***** DATASET SECTION *****
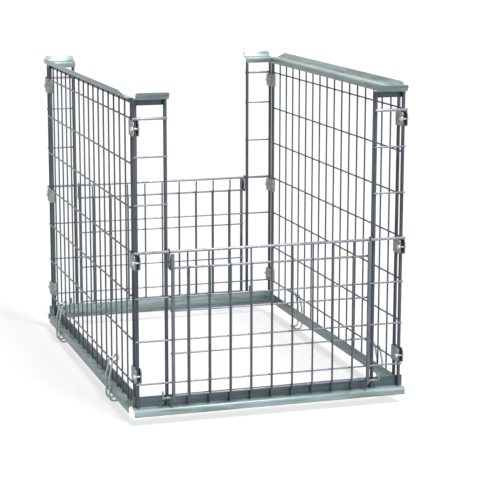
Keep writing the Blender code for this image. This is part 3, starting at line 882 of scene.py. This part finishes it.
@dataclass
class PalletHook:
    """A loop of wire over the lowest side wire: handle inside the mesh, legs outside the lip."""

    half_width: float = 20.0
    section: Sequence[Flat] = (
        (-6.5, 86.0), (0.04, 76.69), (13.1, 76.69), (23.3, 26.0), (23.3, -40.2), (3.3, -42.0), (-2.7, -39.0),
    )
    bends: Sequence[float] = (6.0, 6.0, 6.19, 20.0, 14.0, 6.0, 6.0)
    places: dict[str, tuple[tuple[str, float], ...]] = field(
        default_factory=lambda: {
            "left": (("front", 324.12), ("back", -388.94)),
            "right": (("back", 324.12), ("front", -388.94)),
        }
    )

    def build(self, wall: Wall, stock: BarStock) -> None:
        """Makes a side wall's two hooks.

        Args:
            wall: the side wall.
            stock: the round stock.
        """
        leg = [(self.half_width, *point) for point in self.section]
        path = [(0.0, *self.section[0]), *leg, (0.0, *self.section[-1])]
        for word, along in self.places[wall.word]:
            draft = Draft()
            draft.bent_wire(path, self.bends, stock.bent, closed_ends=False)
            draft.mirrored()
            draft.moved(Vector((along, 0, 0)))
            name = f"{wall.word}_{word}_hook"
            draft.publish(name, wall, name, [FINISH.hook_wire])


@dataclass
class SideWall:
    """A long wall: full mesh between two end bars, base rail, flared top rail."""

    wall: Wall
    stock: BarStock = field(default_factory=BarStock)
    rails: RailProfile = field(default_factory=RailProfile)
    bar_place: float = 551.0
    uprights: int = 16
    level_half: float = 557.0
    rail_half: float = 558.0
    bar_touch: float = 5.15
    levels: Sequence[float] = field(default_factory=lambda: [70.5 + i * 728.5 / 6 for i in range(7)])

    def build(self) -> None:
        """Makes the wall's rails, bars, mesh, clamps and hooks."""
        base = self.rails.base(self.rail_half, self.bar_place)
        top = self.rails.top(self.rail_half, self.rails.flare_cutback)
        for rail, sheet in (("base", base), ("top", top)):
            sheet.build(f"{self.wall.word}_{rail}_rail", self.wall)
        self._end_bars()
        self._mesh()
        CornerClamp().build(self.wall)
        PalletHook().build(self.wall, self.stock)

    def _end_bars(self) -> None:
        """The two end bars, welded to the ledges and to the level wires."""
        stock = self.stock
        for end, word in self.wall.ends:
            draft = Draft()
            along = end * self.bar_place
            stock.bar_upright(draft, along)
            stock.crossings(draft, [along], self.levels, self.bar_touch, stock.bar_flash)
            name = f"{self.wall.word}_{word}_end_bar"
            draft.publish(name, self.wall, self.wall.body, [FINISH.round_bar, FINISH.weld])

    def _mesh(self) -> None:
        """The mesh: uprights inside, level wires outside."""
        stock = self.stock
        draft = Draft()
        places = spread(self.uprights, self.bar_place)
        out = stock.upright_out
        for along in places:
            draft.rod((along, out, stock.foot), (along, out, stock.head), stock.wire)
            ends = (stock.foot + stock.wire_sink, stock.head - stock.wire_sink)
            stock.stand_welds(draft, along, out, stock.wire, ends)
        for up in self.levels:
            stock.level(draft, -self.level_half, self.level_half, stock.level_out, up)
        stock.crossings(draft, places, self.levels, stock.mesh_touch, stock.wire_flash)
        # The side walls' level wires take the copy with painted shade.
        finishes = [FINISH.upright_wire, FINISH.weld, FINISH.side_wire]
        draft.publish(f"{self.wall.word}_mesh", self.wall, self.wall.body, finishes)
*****
__EXERCISE DIRECTIONS__: Exactly as written, please reproduce the lines from the first line of the data to the line containing "levels: Sequence[float] = field(default_factory=lambda: [70.5", inclusive, and nothing else.

__SOLVED EXERCISE__:
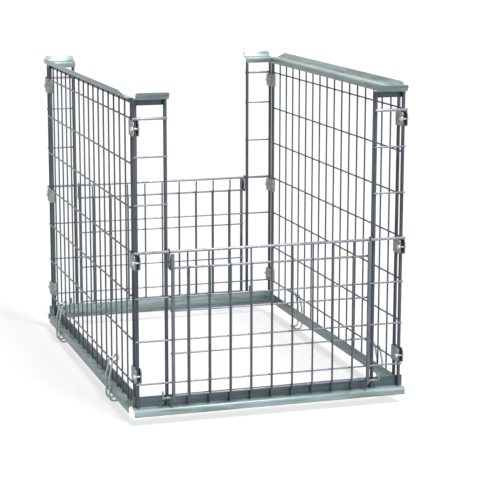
Keep writing the Blender code for this image. This is part 3, starting at line 882 of scene.py. This part finishes it.
@dataclass
class PalletHook:
    """A loop of wire over the lowest side wire: handle inside the mesh, legs outside the lip."""

    half_width: float = 20.0
    section: Sequence[Flat] = (
        (-6.5, 86.0), (0.04, 76.69), (13.1, 76.69), (23.3, 26.0), (23.3, -40.2), (3.3, -42.0), (-2.7, -39.0),
    )
    bends: Sequence[float] = (6.0, 6.0, 6.19, 20.0, 14.0, 6.0, 6.0)
    places: dict[str, tuple[tuple[str, float], ...]] = field(
        default_factory=lambda: {
            "left": (("front", 324.12), ("back", -388.94)),
            "right": (("back", 324.12), ("front", -388.94)),
        }
    )

    def build(self, wall: Wall, stock: BarStock) -> None:
        """Makes a side wall's two hooks.

        Args:
            wall: the side wall.
            stock: the round stock.
        """
        leg = [(self.half_width, *point) for point in self.section]
        path = [(0.0, *self.section[0]), *leg, (0.0, *self.section[-1])]
        for word, along in self.places[wall.word]:
            draft = Draft()
            draft.bent_wire(path, self.bends, stock.bent, closed_ends=False)
            draft.mirrored()
            draft.moved(Vector((along, 0, 0)))
            name = f"{wall.word}_{word}_hook"
            draft.publish(name, wall, name, [FINISH.hook_wire])


@dataclass
class SideWall:
    """A long wall: full mesh between two end bars, base rail, flared top rail."""

    wall: Wall
    stock: BarStock = field(default_factory=BarStock)
    rails: RailProfile = field(default_factory=RailProfile)
    bar_place: float = 551.0
    uprights: int = 16
    level_half: float = 557.0
    rail_half: float = 558.0
    bar_touch: float = 5.15
    levels: Sequence[float] = field(default_factory=lambda: [70.5 + i * 728.5 / 6 for i in range(7)])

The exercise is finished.